THE OLD MAN’S EGGS: Three Worldview Questions for 2017

An old man with a cane is struggling to get his groceries out of the buggy and into his car. One bag drops to the ground, breaking most of the eggs inside. What should you do: Ignore him and walk on by? Stop, help him pick up the bag, and maybe give him your eggs? Push him down and take his wallet?

I’m willing to bet nobody chose option three.

The way we answer such questions tells us not only about our character, but what we believe about the existence of objective moral truths. No one believes option three is morally right, even the thugs who might take the money and run. It is testimony to the biblical idea that the requirements of the law are written on our hearts, our consciences also bearing witness.

In other words, whether we admit it, or not, whether we want to believe it, or not, we do believe in objective moral truth every bit as much as we believe in scientific truth, like gravity.

The problem, the thing that creates so much confusion for so many of us as we try to sort through answers for today’s difficult questions on things like social justice, abortion, and same sex marriage, is that we are attempting to live with competing and conflicting worldviews. We wouldn’t take the old man’s wallet, but we can’t explain why someone else shouldn’t.

What’s a worldview? Your worldview is the grid through which you understand and interpret all of life. It answers four questions that are basic to everything else: Where did we come from? What’s wrong with us? How are the problems of life best addressed? Where is life headed in the end?

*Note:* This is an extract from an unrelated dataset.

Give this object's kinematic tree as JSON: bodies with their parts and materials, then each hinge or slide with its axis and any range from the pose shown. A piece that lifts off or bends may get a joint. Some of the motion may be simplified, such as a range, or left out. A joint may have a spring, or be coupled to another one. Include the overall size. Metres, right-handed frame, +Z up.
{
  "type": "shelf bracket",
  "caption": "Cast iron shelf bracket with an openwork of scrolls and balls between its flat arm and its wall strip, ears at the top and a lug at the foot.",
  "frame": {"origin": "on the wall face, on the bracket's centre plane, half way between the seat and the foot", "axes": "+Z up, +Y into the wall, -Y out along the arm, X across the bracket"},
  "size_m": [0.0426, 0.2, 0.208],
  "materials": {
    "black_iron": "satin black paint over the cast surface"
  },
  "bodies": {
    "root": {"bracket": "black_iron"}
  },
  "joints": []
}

The reason we can’t offer anything more than an exasperated, “It’s just wrong!” to taking the old man’s wallet is that we are attempting to blend traditional morality with pluralism and post-modernism.

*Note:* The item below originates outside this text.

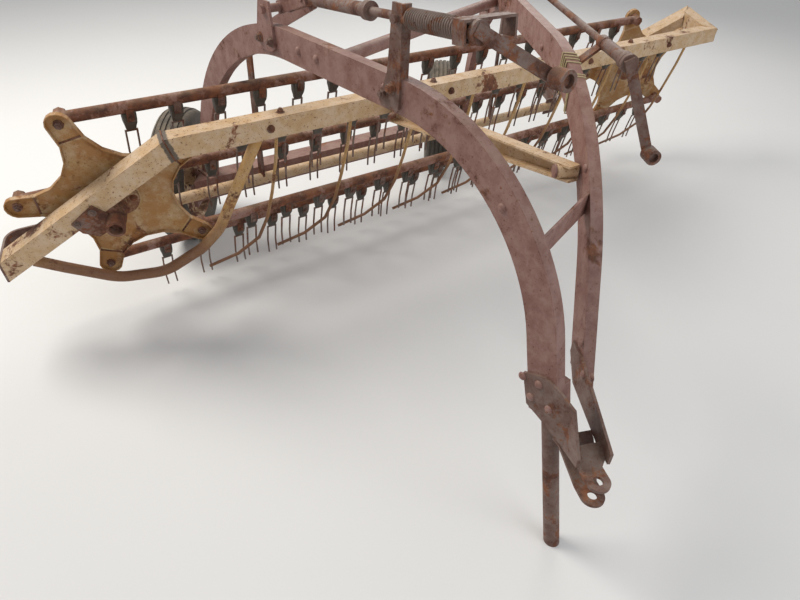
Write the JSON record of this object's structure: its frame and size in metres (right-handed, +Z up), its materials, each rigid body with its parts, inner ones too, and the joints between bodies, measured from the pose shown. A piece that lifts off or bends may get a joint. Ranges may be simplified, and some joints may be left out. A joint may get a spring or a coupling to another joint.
{
  "type": "side delivery rake",
  "caption": "Towed side delivery hay rake with an oblique reel of tooth bars in a tubular basket, hung from two arched beams, parked on its stand and wheels.",
  "frame": {"origin": "on the ground under the middle of the parked rake", "axes": "-Y is the way the rake travels, +X is its left-hand side, +Z is up"},
  "size_m": [3.255, 3.19, 1.3994],
  "materials": {
    "bar_paint": "rusty red-brown",
    "bare_steel": "weathered steel",
    "basket_paint": "faded cream-yellow paint with rust",
    "bearing_iron": "rusty castings",
    "frame_paint": "faded oxide-red paint over rust",
    "mount_rubber": "weathered black rubber",
    "reel_paint": "tan paint worn to rust",
    "rim_paint": "faded paint",
    "rod_steel": "weathered steel rod",
    "spring_steel": "rusty spring steel",
    "tine_steel": "dull spring steel",
    "tyre_rubber": "dusty black rubber"
  },
  "bodies": {
    "frame": {"arch_strap": "frame_paint", "cross_tube": "frame_paint", "left_arch_beam": "frame_paint", "left_axle": "frame_paint", "left_bell_crank": "frame_paint", "left_crank_bracket": "frame_paint", "left_hand_crank": "rod_steel", "left_hitch_plate": "bare_steel", "left_lift_rod": "rod_steel", "left_rod_bracket": "rod_steel", "lift_spring": "spring_steel", "lower_hitch_ear": "bare_steel", "rear_beam": "frame_paint", "right_arch_beam": "frame_paint", "right_axle": "frame_paint", "right_bell_crank": "frame_paint", "right_crank_bracket": "frame_paint", "right_hand_crank": "rod_steel", "right_hitch_plate": "bare_steel", "right_lift_rod": "rod_steel", "right_rod_bracket": "rod_steel", "rod_stirrup": "rod_steel", "stand_sleeve": "frame_paint", "upper_hitch_ear": "bare_steel"},
    "stand": {"parking_stand": "bare_steel"},
    "right_wheel": {"right_tyre": "tyre_rubber", "right_wheel_rim": "rim_paint"},
    "left_wheel": {"left_tyre": "tyre_rubber", "left_wheel_rim": "rim_paint"},
    "basket": {"front_rail": "basket_paint", "near_end_tube": "basket_paint", "far_end_frame": "basket_paint", "near_end_strap": "bare_steel", "far_end_strap": "bare_steel", "rear_rail": "basket_paint", "near_bearing": "bearing_iron", "far_bearing": "bearing_iron", "near_guard": "basket_paint", "stripper_rods": "basket_paint", "draft_arm": "basket_paint", "lift_hangers": "rod_steel"},
    "near_reel": {"near_spider": "reel_paint"},
    "far_reel": {"far_spider": "reel_paint"},
    "bar_1": {"tooth_bar_1": "bar_paint", "rubber_mounts_1": "mount_rubber", "tines_1": "tine_steel"},
    "bar_2": {"tooth_bar_2": "bar_paint", "rubber_mounts_2": "mount_rubber", "tines_2": "tine_steel"},
    "bar_3": {"tooth_bar_3": "bar_paint", "rubber_mounts_3": "mount_rubber", "tines_3": "tine_steel"},
    "bar_4": {"tooth_bar_4": "bar_paint", "rubber_mounts_4": "mount_rubber", "tines_4": "tine_steel"},
    "bar_5": {"tooth_bar_5": "bar_paint", "rubber_mounts_5": "mount_rubber", "tines_5": "tine_steel"}
  },
  "joints": [
    {"name": "stand_slide", "type": "slide", "parent": "frame", "child": "stand", "axis": [-0.1683, 0.1831, 0.9686], "range_m": [0, 0.25]},
    {"name": "right_wheel_spin", "type": "hinge", "parent": "frame", "child": "right_wheel", "pos_m": [-1.21976, 0.1862, 0.32], "axis": [1, 0, 0], "continuous": true},
    {"name": "left_wheel_spin", "type": "hinge", "parent": "frame", "child": "left_wheel", "pos_m": [0.03757, 1.14751, 0.32], "axis": [1, 0, 0], "continuous": true},
    {"name": "basket_lift", "type": "hinge", "parent": "frame", "child": "basket", "pos_m": [0.31799, -0.88154, 0.95], "axis": [0.9945, 0.1045, 0], "range_deg": [0, 3]},
    {"name": "reel_spin", "type": "hinge", "parent": "basket", "child": "near_reel", "pos_m": [-1.19576, -0.54504, 0.592], "axis": [0.294, -0.9383, -0.1822], "continuous": true},
    {"name": "far_reel_spin", "type": "hinge", "parent": "basket", "child": "far_reel", "pos_m": [1.18437, 1.34985, 0.60377], "axis": [0.294, -0.9383, -0.1822], "continuous": true},
    {"name": "bar_1_turn", "type": "hinge", "parent": "near_reel", "child": "bar_1", "pos_m": [-1.27781, -0.63077, 0.901], "axis": [0.294, -0.9383, -0.1822], "continuous": true},
    {"name": "bar_2_turn", "type": "hinge", "parent": "near_reel", "child": "bar_2", "pos_m": [-1.51171, -0.64372, 0.5903], "axis": [0.294, -0.9383, -0.1822], "continuous": true},
    {"name": "bar_3_turn", "type": "hinge", "parent": "near_reel", "child": "bar_3", "pos_m": [-1.30898, -0.5203, 0.28195], "axis": [0.294, -0.9383, -0.1822], "continuous": true},
    {"name": "bar_4_turn", "type": "hinge", "parent": "near_reel", "child": "bar_4", "pos_m": [-0.94979, -0.43107, 0.40208], "axis": [0.294, -0.9383, -0.1822], "continuous": true},
    {"name": "bar_5_turn", "type": "hinge", "parent": "near_reel", "child": "bar_5", "pos_m": [-0.93053, -0.49934, 0.78468], "axis": [0.294, -0.9383, -0.1822], "continuous": true}
  ],
  "couplings": [
    {"joint": "far_reel_spin", "follows": "reel_spin", "ratio": 1},
    {"joint": "bar_1_turn", "follows": "reel_spin", "ratio": -1},
    {"joint": "bar_2_turn", "follows": "reel_spin", "ratio": -1},
    {"joint": "bar_3_turn", "follows": "reel_spin", "ratio": -1},
    {"joint": "bar_4_turn", "follows": "reel_spin", "ratio": -1},
    {"joint": "bar_5_turn", "follows": "reel_spin", "ratio": -1}
  ]
}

Traditional morality is based, more or less, on the biblical worldview (think: creation, fall, redemption, restoration) and agrees that there is such a thing as objective moral truth. Pluralism says that there are many possible worldviews and many possible truths, each with equal validity. Post-modernism says there is no such thing as truth, that meaning is completely subjective. A thing only means what the individual observer says it means. It’s like the old joke about the three umpires. The first one says, “I calls ‘em as they is.” The second says, “I call’s ‘em as I see’s ‘em.” And the third says, “They ain’t nothin’ till I calls ‘em.”

So here’s a three-part challenge for 2017:

First, what is your worldview? Is it consistently biblical? Pluralistic? Post-modern? Or some combination thereof?

Second, ask yourself if it actually fits observed reality. Is someone helping the old man with his eggs, or is someone robbing him, and if so, why?

Third, ask yourself which worldview your life is conforming to, the one you say you believe, or one of the others, or some amalgamation thereof?

My hope and conviction is that as we answer these questions the fog of confusion will clear and uncertainty will give way to confidence.

 

OF SHIPWRECKS AND SCRIPTURE: Worldview and You

G. K. Chesterton, the famous British author of the early 20th century, was once invited to a gathering of intellectuals where a question was posed: “If you were shipwrecked on a desert island, what one book would you wish to have?”

Knowing his commitment to orthodox Christianity, most assumed Chesterton would answer, “The Bible.” Instead he replied, “Thomas’s Guide to Practical Shipbuilding.”

Many Christians today wouldn’t have been half as clever, because even if we know our bibles well, we do not know how to think biblically about life. We do not know how to answer non-biblical questions from the biblical worldview.

Everyone has a worldview, whether they realize it or not. Your worldview is the system of thought that helps you answer life’s four great questions: Where did we come from? What’s wrong with us? How can we solve life’s problems? What’s the ultimate purpose and meaning of life? Your worldview is the way you think the world works and how you fit in it.

The biblical worldview represents reality. It sees the world as it is, not as we wish it to be. It answers the four questions this way: We are created beings, made in the image of God, not random accidents of biology. We were created good with marvelous potential, but became broken and prone to evil when we rejected God, bringing all of creation under the curse when we did so. From that moment on, the cosmic Murphy’s Law applied: if something can go wrong, it will.

The solution to man’s problems is the work of redemption, recovering what was lost by the sacrifice of Christ for our sins, and the ongoing work of his people in restoring God’s order of things, healing the brokenness of the world wherever we find it with whatever works best. Thus Chesterton’s reply: Stranded sailors need books on shipbuilding. Stranded sinners, on the other hand, need the scriptures.

Ultimate meaning comes from glorifying God by fulfilling our purpose, knowing that, on the day Christ returns to renew all things, we will give an account to him for all that we have been given, and be rewarded for our faithfulness. Thomas’s redemptive purpose was to write that shipbuilding book; Chesterton’s was to build it.

The short version is: Creation, Fall, Redemption, Restoration and Judgment. When we learn to sift every life situation, every opportunity, and every problem to be solved through that grid we will know how to respond with biblical wisdom, and even wit, to questions which cannot be answered with chapter and verse.

The Bible does not specifically address many things in life, but that doesn’t mean it has nothing to say about them. The trick is learning to think from a biblical worldview.